Il medico fece tutte le prove di controllo.
«Mi sembra tutto in perfetto ordine. Lo sai che la tua cartella clinica e le foto dell’intervento sono state pubblicate su una rivista medica? Sei diventato un caso di riferimento!»
Giovanni era soddisfatto ma titubante.
«Bene, bene, bene... no, volevo chiederle. Anzi no, dirle, che ho deciso... »
«Cosa?»
«...insomma, che a gennaio voglio ricominciare a sciare. Vado a fare una settimana bianca.»
L’altro rimase senza parole. Era abituato a dover mettere alla frusta i pazienti, per farli reagire. A questo qui, invece, bisognava mettergli i freni!
«Tu sei pazzo... » esordì,
e Giovanni pensò che questa l’aveva già sentita.
«No, no, non voglio fare pazzie. Voglio solo riprovare con prudenza... »
«...sì, con prudenza. Ma se ti ritronchi il ginocchio, non tornare da me!»
«Non mi rompo, dottore, tranquillo. Ci vediamo a fine gennaio.»
Si salutarono. Mentre Giovanni se ne andava, senza nemmeno zoppicare troppo, il medico scuoteva la testa ancora incredulo, e un po’ preoccupato, ma soddisfatto.
E così si ricominciava.

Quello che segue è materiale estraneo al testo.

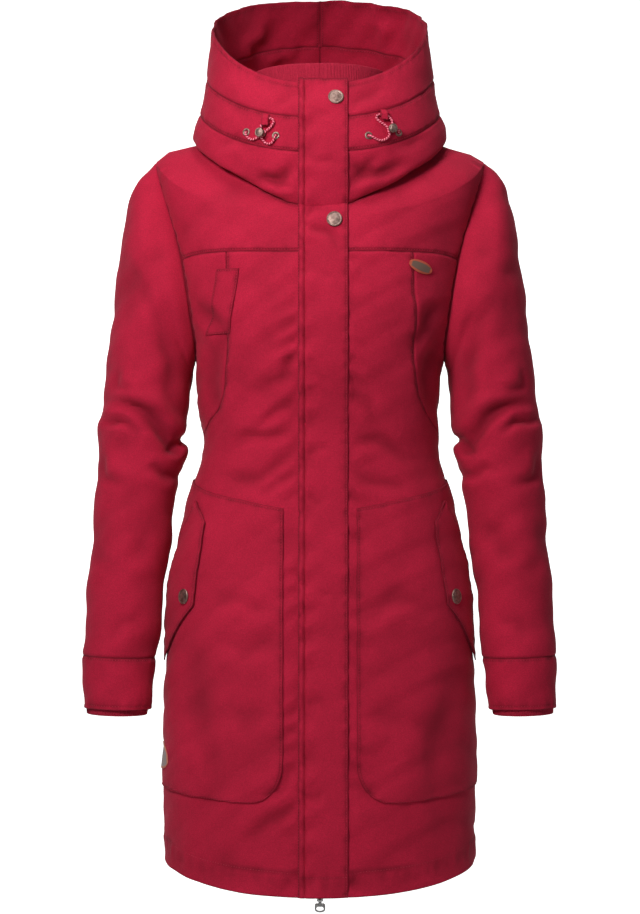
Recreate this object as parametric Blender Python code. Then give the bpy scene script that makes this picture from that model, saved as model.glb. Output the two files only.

Cercò un posto dove ci fossero delle piste facili. Nelle zone che aveva nel cuore, ma non troppo vicino a Bolzano. Chissà perché.
Frugando fra i ricordi e le carte geografiche scelse Folgarìa, sotto Trento. Un bel giorno, dopo la Befana, partirono in sette. Oltre a Giovanni, Diana e Stella, c’era uno dei suoi tanti cugini con la moglie e i due figli.
Viaggio, albergo, cena, grappino, buonanotte, buonanotte...
Ma quella notte dormì male. Ruzzolò nel letto, tra mille pensieri e qualche dubbio. Non è che quel maledetto ginocchio fosse guarito del tutto. Nonostante con tutti facesse finta di niente. In realtà se lo sentiva “impaccato” come se tutti i tessuti, le articolazioni e quant’altro, fossero induriti dalla ruggine.
‘Forse sto esagerando’ pensava, e poi...
«No! Devi provare» gli diceva l’altra parte di sé stesso: quella pazza.
‘E se mi succede qualcosa? Che cazzo faccio?’
«Ma che vuoi che ti succeda, coglione... »
‘Beh, sì. Non mi hanno fermato neanche le cannonate.’
«Appunto, figurati un catorcio d’autobus. Ma ora cerca di dormire. Buonanotte Giovanni.»
La mattina finalmente arrivò e si svegliò sudato fradicio, ma carico come una molla. Si mise, per scrupolo, una normale fascia elastica sotto i pantaloni da sci, che comunque avevano anche delle belle imbottiture tricolori.
E poi via andare!
Iniziò dal campo-scuola, con la scusa d’insegnare a Marco e a Carlo, i due biscugini che comunque lo chiamavano zio, e che erano proprio alle prime armi. Dopo due giorni avevano preso sicurezza, quanto lui. Cominciò a portarli su tutte le piste e gli fece smettere lo “spazzaneve”. I due ragazzini impararono a girare a sci uniti con una facilità sorprendente.
Dopo qualche ora dava il cambio a Diana. Lei andava a sciare e lui rimaneva con Stella. Allora comprò un paio di sci giocattolo. Saranno stati lunghi quaranta centimetri, di plastica e senza gli attacchi. Si legavano direttamente ai doposci con dei laccetti. Ci piazzò sopra Stella e cominciò a tirarla in piano usando una racchetta come ski-lift. La piccina ci prese subito gusto, e Giovanni decise che le avrebbe insegnato a sciare per davvero. E a cinque anni Stella sciava da dio.
Quando tornarono a Firenze portò le foto di Folgarìa al suo dottore, per allegarle ai documenti sul “caso clinico”.
Ora sì che la partita a scacchi era veramente finita, e vinta. Gli ci erano voluti quasi nove mesi.
Quanto a una donna per fare un figlio.
Ma come l’araba fenice, le ceneri di Giovanni avevano finalmente partorito il Giovanni nuovo.
Ancora più nuovo di quello tornato dopo i quaranta giorni nel deserto.